• _Problem description_:
Your task is to copy every line of this material exactly.

• _Data_:
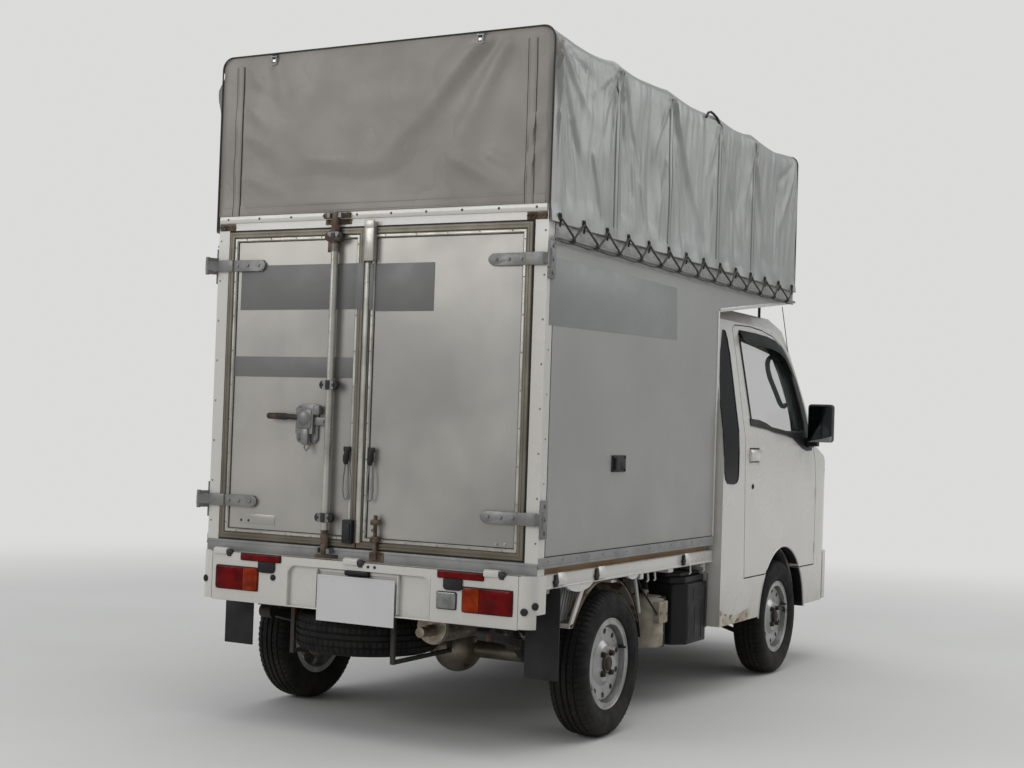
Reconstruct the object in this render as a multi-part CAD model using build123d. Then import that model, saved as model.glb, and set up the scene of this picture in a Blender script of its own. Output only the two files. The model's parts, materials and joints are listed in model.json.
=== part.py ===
from build123d import *
import math
import os

# A kei truck with a hard box body, a tarpaulin canopy and a cabin for two.
# Origin on the ground under the middle of the outline, +Y forward, +X right, +Z up, in mm.

# Driving sizes
LENGTH = 3395.0
BODY_WIDTH = 1475.0
HEIGHT = 2500.0
REAR_OVERHANG = 640.0
FRONT_OVERHANG = 855.0
CAB_LENGTH = 1695.0
TRACK_FRONT = 1305.0
TRACK_REAR = 1300.0
TYRE_RADIUS = 268.0
TYRE_WIDTH = 145.0
RIM_SEAT_RADIUS = 150.0
RIM_FLANGE_RADIUS = 168.0
RIM_WIDTH = 102.0
WHEEL_OFFSET = 40.0
SEAT_GAP = 0.3
SHAFT_GAP = 0.05
SHUT_GAP = 6.0

REAR_END = -LENGTH / 2
FRONT_END = LENGTH / 2
HALF_BODY = BODY_WIDTH / 2
REAR_AXLE_Y = REAR_END + REAR_OVERHANG
FRONT_AXLE_Y = FRONT_END - FRONT_OVERHANG
CAB_REAR = FRONT_END - CAB_LENGTH
AXLE_Z = TYRE_RADIUS

# Box body
BOX_HALF = 705.0
BOX_WALL = 28.0
BOX_REAR = REAR_END + 40.0
BOX_FRONT = CAB_REAR - 20.0
BOX_BOTTOM = 653.0
WALL_TOP = 1872.0
POST = 50.0
HEADER_BOTTOM = 1838.0
HEADER_TOP = 1902.0
SILL_TOP = 672.0
BOX_FLOOR_TOP = 657.0
OVERHANG_FRONT = CAB_REAR + 969.0
OVERHANG_FLOOR = 1790.0
OVERHANG_FLOOR_THICK = 15.0
SKIRT_REAR_Z = 1655.0
SKIRT_FRONT_Z = 1776.0

# Canopy
TARP = 5.0
HEM_SIDE = 1832.0
HEM_REAR = 1888.0
TARP_CORNER = 45.0
BOW_RADIUS = 14.0
BOW_STEPS = (0.0, 0.192, 0.39, 0.603, 0.775, 1.0)
BOW_REAR = BOX_REAR + 34.5
BOW_FRONT = OVERHANG_FRONT - 36.5

# Deck and chassis
DECK_TOP = 630.0
DECK_THICK = 26.0
DECK_HALF = BOX_HALF - 8.0
BEARER_HALF = BOX_HALF - 25.0
DECK_REAR = REAR_END + 57.5
DECK_FRONT = CAB_REAR - 9.5
SIDE_RAIL_BOTTOM = 580.0
RAIL_X = 330.0
RAIL_WIDTH = 50.0
RAIL_HEIGHT = 90.0
RAIL_LOW_TOP = 420.0
RAIL_IN = RAIL_X - RAIL_WIDTH / 2
RAIL_OUT = RAIL_X + RAIL_WIDTH / 2
RAIL_HIGH_TOP = 560.0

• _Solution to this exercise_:
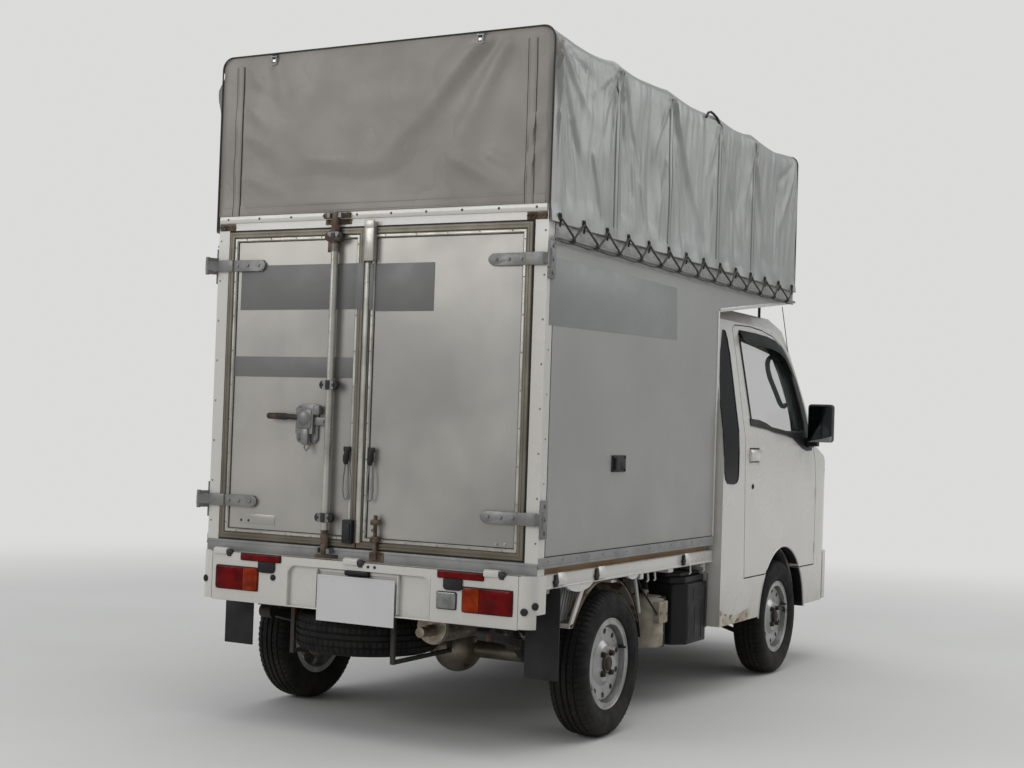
Reconstruct the object in this render as a multi-part CAD model using build123d. Then import that model, saved as model.glb, and set up the scene of this picture in a Blender script of its own. Output only the two files. The model's parts, materials and joints are listed in model.json.
=== part.py ===
from build123d import *
import math
import os

# A kei truck with a hard box body, a tarpaulin canopy and a cabin for two.
# Origin on the ground under the middle of the outline, +Y forward, +X right, +Z up, in mm.

# Driving sizes
LENGTH = 3395.0
BODY_WIDTH = 1475.0
HEIGHT = 2500.0
REAR_OVERHANG = 640.0
FRONT_OVERHANG = 855.0
CAB_LENGTH = 1695.0
TRACK_FRONT = 1305.0
TRACK_REAR = 1300.0
TYRE_RADIUS = 268.0
TYRE_WIDTH = 145.0
RIM_SEAT_RADIUS = 150.0
RIM_FLANGE_RADIUS = 168.0
RIM_WIDTH = 102.0
WHEEL_OFFSET = 40.0
SEAT_GAP = 0.3
SHAFT_GAP = 0.05
SHUT_GAP = 6.0

REAR_END = -LENGTH / 2
FRONT_END = LENGTH / 2
HALF_BODY = BODY_WIDTH / 2
REAR_AXLE_Y = REAR_END + REAR_OVERHANG
FRONT_AXLE_Y = FRONT_END - FRONT_OVERHANG
CAB_REAR = FRONT_END - CAB_LENGTH
AXLE_Z = TYRE_RADIUS

# Box body
BOX_HALF = 705.0
BOX_WALL = 28.0
BOX_REAR = REAR_END + 40.0
BOX_FRONT = CAB_REAR - 20.0
BOX_BOTTOM = 653.0
WALL_TOP = 1872.0
POST = 50.0
HEADER_BOTTOM = 1838.0
HEADER_TOP = 1902.0
SILL_TOP = 672.0
BOX_FLOOR_TOP = 657.0
OVERHANG_FRONT = CAB_REAR + 969.0
OVERHANG_FLOOR = 1790.0
OVERHANG_FLOOR_THICK = 15.0
SKIRT_REAR_Z = 1655.0
SKIRT_FRONT_Z = 1776.0

# Canopy
TARP = 5.0
HEM_SIDE = 1832.0
HEM_REAR = 1888.0
TARP_CORNER = 45.0
BOW_RADIUS = 14.0
BOW_STEPS = (0.0, 0.192, 0.39, 0.603, 0.775, 1.0)
BOW_REAR = BOX_REAR + 34.5
BOW_FRONT = OVERHANG_FRONT - 36.5

# Deck and chassis
DECK_TOP = 630.0
DECK_THICK = 26.0
DECK_HALF = BOX_HALF - 8.0
BEARER_HALF = BOX_HALF - 25.0
DECK_REAR = REAR_END + 57.5
DECK_FRONT = CAB_REAR - 9.5
SIDE_RAIL_BOTTOM = 580.0
RAIL_X = 330.0
RAIL_WIDTH = 50.0
RAIL_HEIGHT = 90.0
RAIL_LOW_TOP = 420.0
RAIL_IN = RAIL_X - RAIL_WIDTH / 2
RAIL_OUT = RAIL_X + RAIL_WIDTH / 2
RAIL_HIGH_TOP = 560.0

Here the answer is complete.